When a process is repeated without review, three things tend to happen:

  • Assumptions replace evidence
  • Workarounds replace controls
  • Balance replaces accuracy

The ledger may reconcile. Reports may generate. Nothing appears broken. But correctness quietly drifts.

Familiarity Creates Blind Spots

Long standing processes often survive because they are easy to execute, not because they are correct.

Examples we regularly see include:

  • Journals posted each month because “that’s how it was set up years ago”
  • Levies in advance cleared using shortcuts that no longer reflect actual timing
  • Suspense balances carried forward because they historically resolved themselves
  • Reconciliations completed without revisiting opening balance integrity

These practices rarely look alarming in isolation. The risk comes from accumulation. Over time, small assumptions stack on top of each other until no one can clearly explain why something exists, only that it always has.

Legacy Systems, Modern Risk

Many strata accounting issues trace back to system transitions.

A process may have made sense under a previous platform or regulatory environment. When systems change, those processes are often carried forward without being re-validated. The system still allows the entry, so the assumption is that it must still be acceptable.

This creates a false sense of system protection.

Systems enforce rules, but they do not enforce judgement. They cannot tell you whether a historical balance was correct to begin with, or whether a long standing journal still reflects reality.

When trust is placed in the system instead of the evidence, risk grows quietly.

Why Good People Keep Doing It

This is not about capability. In fact, experienced and conscientious staff are often the most exposed to this risk.

Reasons include:

  • High workload leaves little room to re-question established processes
  • Senior staff inherit responsibility without inheriting context
  • Teams avoid revisiting areas that previously caused disruption
  • There is an unspoken fear of uncovering something that cannot be easily fixed

Over time, familiarity becomes a coping mechanism. The goal shifts from accuracy to continuity.

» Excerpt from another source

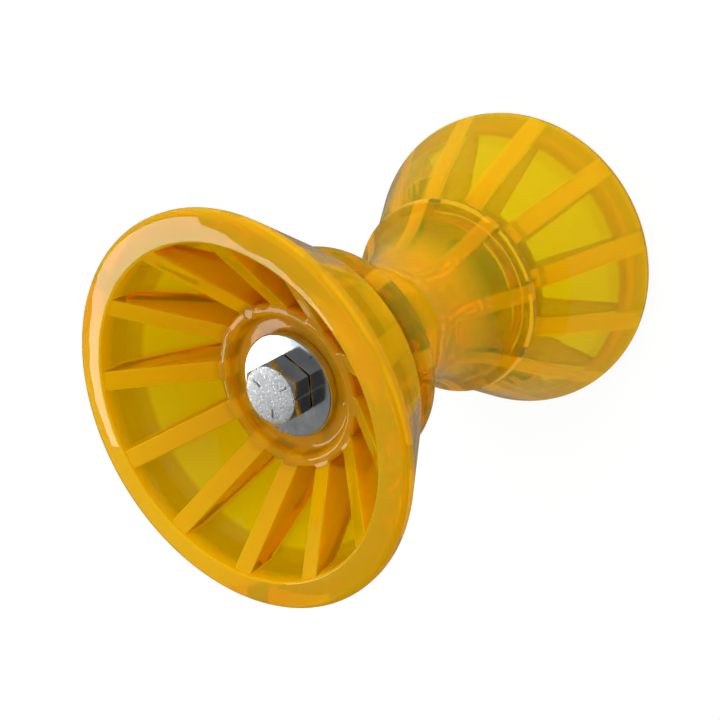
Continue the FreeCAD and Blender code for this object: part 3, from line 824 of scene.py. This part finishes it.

The Cost of Not Questioning

The real cost of “it’s always been done this way” is not immediate error. It is delayed discovery.

When an issue is finally identified, it is often:

  • Historical
  • Cross period
  • Poorly documented
  • Hard to unwind without wider impact

At that point, fixing the issue is more complex, more visible, and more stressful than if it had been questioned earlier.

In many cases, the organization then has to explain not only the issue, but why it was not identified sooner.

What Questioning Actually Looks Like

Questioning a process does not mean dismantling it. It means re establishing evidence.

Practical, low risk ways to do this include:

  • Asking what original purpose the process served
  • Confirming whether that purpose still exists
  • Checking whether the system behavior has changed since the process was created
  • Verifying that documentation still reflects what is actually happening

This does not require immediate correction. It requires clarity first.

When “Always” Is Actually Acceptable

Not every long standing process is wrong. Many are sound, tested, and appropriate.

The difference is documentation and understanding.

A defensible process can be explained clearly. It has a reason, a trigger, and a known outcome. It is supported by evidence, not habit.

If a process can be explained without using the words “we always do it,” it is usually on safer ground.

A Safer Replacement Phrase

Instead of asking “have we always done it this way,” a safer question is:

“Does this still accurately reflect what is happening now?”

That single shift moves the focus from habit to accuracy.

Final Thought

Strata accounting does not fail loudly. It drifts quietly.

The most dangerous risks are rarely the ones people argue about. They are the ones no one thinks to question.

If a process exists only because it always has, it is worth stopping and checking. Not to assign blame, but to restore confidence that what looks right is actually correct.

Sometimes the most responsible action is not to fix, but to verify.